Ehko proposera une analyse transversale, avec un focus sur plusieurs pays. En Libye, l’initiative du Centre pour le dialogue humanitaire à Genève (HD Centre), spécialisé dans la médiation des conflits, illustre cette mutation de la diplomatie. L’ONU et son émissaire spécial ont mandaté ses représentants, qui ont mené 77 réunions publiques à travers tout le pays et auprès de la diaspora. Le but : recueillir la parole de plus de 7000 libyens qui y ont participé ou se sont manifestés sur la plateforme dédiée en ligne, par mail et sur les réseaux sociaux. Un rapport, The Libyan National Conference Process Final Report
, est né de cette initiative inédite, qui a été remise à l’ONU. Les auteurs Patrick Haimzadeh et Omeyya Naoufel Seddik le présenteront.

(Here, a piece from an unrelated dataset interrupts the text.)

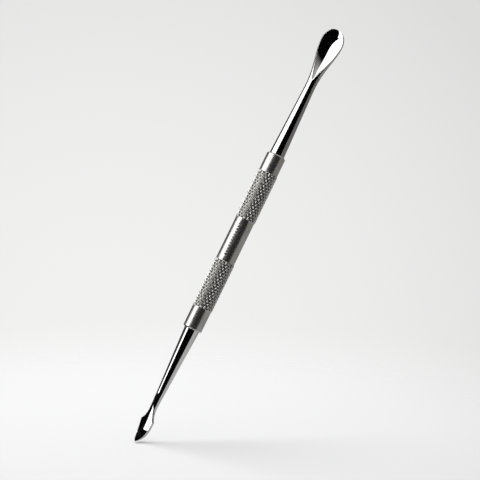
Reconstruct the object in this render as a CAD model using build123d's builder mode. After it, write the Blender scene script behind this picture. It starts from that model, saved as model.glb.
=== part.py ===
"""Double-ended cuticle pusher: a knurled bar handle, a spoon pusher in one end, a spear in the other.

Millimetres. +Z runs along the tool with the spoon uppermost and its hollow face towards -Y. The
origin is on the tool's axis, at the middle of the handle.
"""

import os
from math import cos, pi, radians, sin, tan

from build123d import *

# ---------------------------------------------------------------- handle, turned from one bar
grip_diameter = 6.0
knurl_crest_diameter = 6.4
lower_collar_length = 7.0
lower_knurl_length = 16.0
middle_band_length = 14.0
upper_knurl_length = 16.0
upper_collar_length = 6.2
end_chamfer_length = 0.38
end_chamfer_depth = 0.5
knurl_end_bevel = 0.2

# ---------------------------------------------------------------- tangs of both ends and their bores
tang_diameter = 3.2
tang_length = 11.0
tang_lead_in = 0.4
relief_length = 0.8
relief_depth = 0.15
vent_flat_depth = 0.2
bond_gap = 0.01
bore_end_space = 1.0
bore_mouth_chamfer = 0.15
drill_point_angle = 118.0

# ---------------------------------------------------------------- spoon end
shank_base_diameter = 4.75
spoon_shank_length = 22.9
spoon_neck_diameter = 3.2
spoon_length = 20.0
spoon_width = 7.3
spoon_widest_share = 0.785
spoon_half_thickness = 1.25
spoon_tip_half_thickness = 0.18
spoon_lean_back = 0.5
spoon_tip_reach = 0.7
spoon_tip_fullness = 0.8
dish_start = 2.5
dish_start_radius = 0.35
dish_radius = 7.0
dish_floor = 0.95
dish_tip_wall = 0.2
dish_overrun = 0.3

# ---------------------------------------------------------------- spear end
spear_shank_length = 25.0
spear_neck_diameter = 2.24
spear_length = 12.9
spear_width = 4.3
spear_barb_share = 0.426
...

Au Yémen, une guerre voulue et menée par l’Arabie saoudite, accompagnée initialement par une dizaine de pays dont les Emirats Arabes Unis, fait rage depuis mars 2015. L’utilisation d’armements français est pointée, notamment par des ONG et des parlementaires. La consultante spécialisée sur les crimes de guerre et les ventes d’armes Hélène Legeay viendra parler de la diplomatie des contrats
appliquée par la France, qui fait passer certaines transactions – notamment la vente d’armes – avant le respect du droit. C’est ce que la première étude juridique du genre diligentée par l’ACAT (Action des chrétiens pour l'abolition de la torture) et Amnesty International rendue publique en mars 2018 interrogeait. Mais ce principe ne s’applique pas qu’au Yémen : cela se vérifie aussi avec Israël à Gaza, l’Egypte et d’autres pays. Se dirige-t-on vers des poursuites visant des entreprises et l’État français pour complicité de crime de guerre
et des condamnations ?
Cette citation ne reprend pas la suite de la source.